そして試行錯誤した結果、搭載された連絡艇の『アイリス』を動かす事に成功した。
以降盗賊団は『アイリス』を使い、境界山脈に近い集落や街、都市国家等を襲撃。
レーザー攻撃で防衛隊や軍、住民をほぼ全滅させ、財産や食料等を奪うなんて事を繰り返した。
結果、近隣の集落や街、小国家はほぼ壊滅。
襲う場所が無くなったので、境界山脈を越えてフェリーデへ攻めてきた、というのが今回の侵攻のようだ。
そして盗賊団の残りがまだ『デュカリオン』にいるようだ。
さらって奴隷として使っている女子供達とともに。
ならその連中を捕縛し、捕まっている人々を助けなければならない。
盗賊団の連中は捕縛というか、始末するというのが正しいか。
フェリーデの国法では殺人・強盗を行った盗賊団は死罪だ。
僕が直接手を下す必要は無い。
この
二度と人里に出て来る事が出来ないような、そんな奥地に。
捕まっている人の救助は、少し面倒な事になるかもしれない。
何せもといた街や集落は軒並み焼き払われている。
女子供だけで放り出す訳にもいかないだろう。
ただ『デュカリオン』はそれなりの食料生産能力が残っているようだ。
なら上手く使えば自活出来るようになるかもしれない。
それには『デュカリオン』の機能を操作可能な人間が必要だけれども。
つまり俺が行ってあれこれしないと駄目な訳だ。
これは当分、シックルードに帰るのは無理だな。
さて、それでは確認だ。
『アイリス、デュカリオンにいる人間を、個別に確認した上で、ここにいた連中と同様、監禁する事は可能か?』
『デュカリオンに帰投し、デュカリオンに回線を繋げた上で、デュカリオンに直接、命令する必要があります』
『俺の権限でそれは可能か?』
『可能です。
つまり俺は『デュカリオン』に対しても、この『アイリス』に対してと同じ事が出来る訳だ。
そしてそれを阻める権限を持つ人間はいないと。
『わかった。それではアイリス、デュカリオンに帰投してくれ。なお帰投後、外部からアイリスに侵入されないよう、非常用を含む全ての出入口はロックしたままにしてくれ』
『了解。帰投まで凡そ10分』
速いな、そう思ってそしてすぐに気づく。
この『アイリス』だって大気圏脱出能力がある。
たかが数十キロ、その程度の時間でいけて当然だ。
盗賊を捕縛し、捕まっていた連中にしっかり住めるような部屋を開放し、食料を与える。
まずはそこまでやって、それから先を考えよう。
『デュカリオン』やこの『アイリス』、更に『デュカリオン』に搭載されている他の超科学的な乗り物、道具の始末とかも含めて。
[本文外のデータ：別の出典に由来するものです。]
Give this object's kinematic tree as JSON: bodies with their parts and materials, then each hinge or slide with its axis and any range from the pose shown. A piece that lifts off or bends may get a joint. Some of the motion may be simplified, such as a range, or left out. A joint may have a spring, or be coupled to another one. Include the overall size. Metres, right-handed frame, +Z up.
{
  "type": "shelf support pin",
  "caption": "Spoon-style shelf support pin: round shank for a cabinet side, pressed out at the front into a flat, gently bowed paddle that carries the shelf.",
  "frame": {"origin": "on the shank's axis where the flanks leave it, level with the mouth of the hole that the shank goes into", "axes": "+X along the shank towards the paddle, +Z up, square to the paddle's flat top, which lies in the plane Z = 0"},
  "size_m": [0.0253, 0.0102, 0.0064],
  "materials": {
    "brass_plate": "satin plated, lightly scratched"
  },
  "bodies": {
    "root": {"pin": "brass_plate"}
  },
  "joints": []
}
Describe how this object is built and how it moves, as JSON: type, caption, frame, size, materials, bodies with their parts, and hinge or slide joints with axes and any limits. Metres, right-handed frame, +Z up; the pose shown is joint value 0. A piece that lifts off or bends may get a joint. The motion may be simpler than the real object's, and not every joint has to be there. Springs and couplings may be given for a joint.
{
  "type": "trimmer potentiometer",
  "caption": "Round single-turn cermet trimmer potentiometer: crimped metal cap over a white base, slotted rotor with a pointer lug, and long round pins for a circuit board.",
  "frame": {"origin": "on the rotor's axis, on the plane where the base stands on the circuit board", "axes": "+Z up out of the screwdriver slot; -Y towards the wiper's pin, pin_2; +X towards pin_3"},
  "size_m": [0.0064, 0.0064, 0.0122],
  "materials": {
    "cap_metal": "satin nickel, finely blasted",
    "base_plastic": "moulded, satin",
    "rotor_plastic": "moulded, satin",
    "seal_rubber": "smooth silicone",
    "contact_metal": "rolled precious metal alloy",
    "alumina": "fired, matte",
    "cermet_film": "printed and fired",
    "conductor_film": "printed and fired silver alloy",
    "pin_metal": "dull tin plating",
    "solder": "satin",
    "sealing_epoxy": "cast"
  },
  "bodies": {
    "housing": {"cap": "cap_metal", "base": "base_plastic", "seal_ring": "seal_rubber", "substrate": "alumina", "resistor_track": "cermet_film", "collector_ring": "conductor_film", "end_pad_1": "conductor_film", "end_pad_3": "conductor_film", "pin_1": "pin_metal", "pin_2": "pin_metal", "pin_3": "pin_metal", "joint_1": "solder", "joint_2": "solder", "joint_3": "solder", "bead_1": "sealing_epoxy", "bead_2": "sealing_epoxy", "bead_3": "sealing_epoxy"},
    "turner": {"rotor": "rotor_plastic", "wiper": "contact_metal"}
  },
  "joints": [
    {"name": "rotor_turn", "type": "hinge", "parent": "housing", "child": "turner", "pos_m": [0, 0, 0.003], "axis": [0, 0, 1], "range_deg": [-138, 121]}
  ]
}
何せこの『デュカリオン』には、二足歩行型の作業用パワードスーツなんてのも搭載されているらしい。
これは是非試してみなければなるまい。
ただし俺の身体は細長い治療槽の中に入った状態だ。
確認したところ開腹手術をして内臓丸出し状態。
だからパワードスーツを試すのはまだまだ先の事になる。
まあ治療はほぼ確実に成功するらしいから心配はいらないけれども。
やるべき事をやって楽しみに待つことにしよう。